Task requirements
Return the full material exactly.
--------------------------------
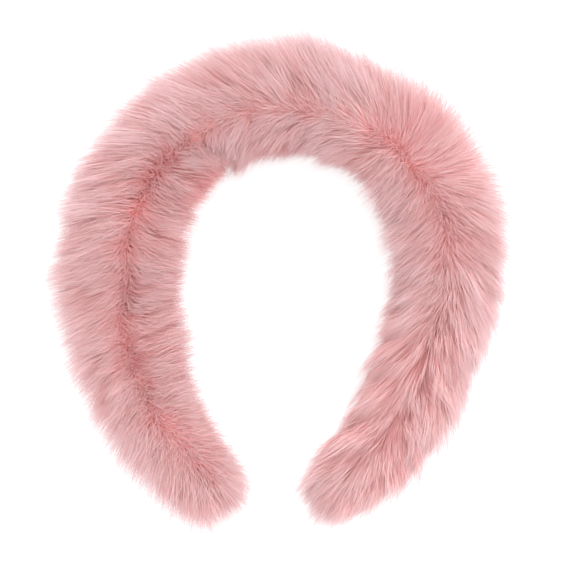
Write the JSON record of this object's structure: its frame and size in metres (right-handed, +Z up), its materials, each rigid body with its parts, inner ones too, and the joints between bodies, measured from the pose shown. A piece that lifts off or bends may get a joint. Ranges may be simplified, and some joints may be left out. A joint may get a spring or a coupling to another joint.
{
  "type": "faux fur headband",
  "caption": "Stiff horseshoe headband in deep plush faux fur, lying on its side, with a parting along its top, a swept nap and an open mouth.",
  "frame": {"origin": "under the middle of the headband's box, on the surface it lies on", "axes": "+Z up from the surface, through the headband's depth from front to back; +Y towards the crown, away from the mouth; +X towards the end on the right seen from above"},
  "size_m": [0.1788, 0.1957, 0.053],
  "materials": {
    "fur_pile": "deep soft plush pile in dusty pink, paler at the tips and deeper at the roots"
  },
  "bodies": {
    "root": {"fur_band": "fur_pile"}
  },
  "joints": []
}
--------------------------------
Written solution
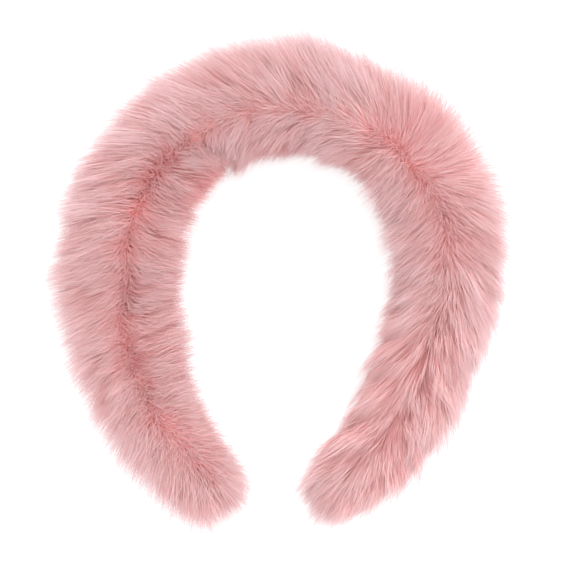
Write the JSON record of this object's structure: its frame and size in metres (right-handed, +Z up), its materials, each rigid body with its parts, inner ones too, and the joints between bodies, measured from the pose shown. A piece that lifts off or bends may get a joint. Ranges may be simplified, and some joints may be left out. A joint may get a spring or a coupling to another joint.
{
  "type": "faux fur headband",
  "caption": "Stiff horseshoe headband in deep plush faux fur, lying on its side, with a parting along its top, a swept nap and an open mouth.",
  "frame": {"origin": "under the middle of the headband's box, on the surface it lies on", "axes": "+Z up from the surface, through the headband's depth from front to back; +Y towards the crown, away from the mouth; +X towards the end on the right seen from above"},
  "size_m": [0.1788, 0.1957, 0.053],
  "materials": {
    "fur_pile": "deep soft plush pile in dusty pink, paler at the tips and deeper at the roots"
  },
  "bodies": {
    "root": {"fur_band": "fur_pile"}
  },
  "joints": []
}